• The problem: Set down the listing below verbatim, but only from its first line through the line containing "rolls made it.".

• Source data:

===

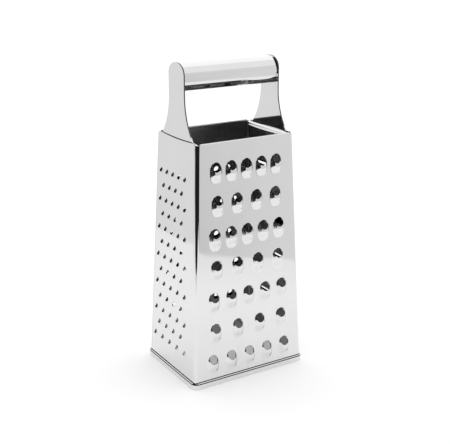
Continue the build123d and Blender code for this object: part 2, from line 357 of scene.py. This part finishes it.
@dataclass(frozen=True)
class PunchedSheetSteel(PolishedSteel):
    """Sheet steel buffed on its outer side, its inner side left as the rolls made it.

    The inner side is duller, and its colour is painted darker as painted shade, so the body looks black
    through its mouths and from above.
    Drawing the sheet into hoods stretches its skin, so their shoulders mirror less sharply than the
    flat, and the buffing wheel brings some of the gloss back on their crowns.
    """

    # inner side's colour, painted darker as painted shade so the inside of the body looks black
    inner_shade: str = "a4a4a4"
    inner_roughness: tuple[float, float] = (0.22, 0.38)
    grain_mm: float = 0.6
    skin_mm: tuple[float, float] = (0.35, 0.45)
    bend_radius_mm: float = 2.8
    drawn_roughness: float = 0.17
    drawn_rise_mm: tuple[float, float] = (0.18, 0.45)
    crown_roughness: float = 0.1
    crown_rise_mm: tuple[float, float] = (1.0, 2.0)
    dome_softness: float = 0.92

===

• Exercise solution:
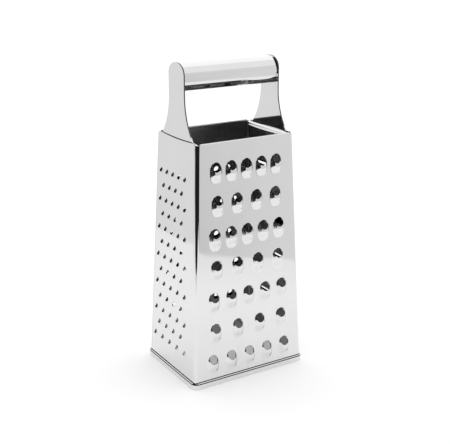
Continue the build123d and Blender code for this object: part 2, from line 357 of scene.py. This part finishes it.
@dataclass(frozen=True)
class PunchedSheetSteel(PolishedSteel):
    """Sheet steel buffed on its outer side, its inner side left as the rolls made it.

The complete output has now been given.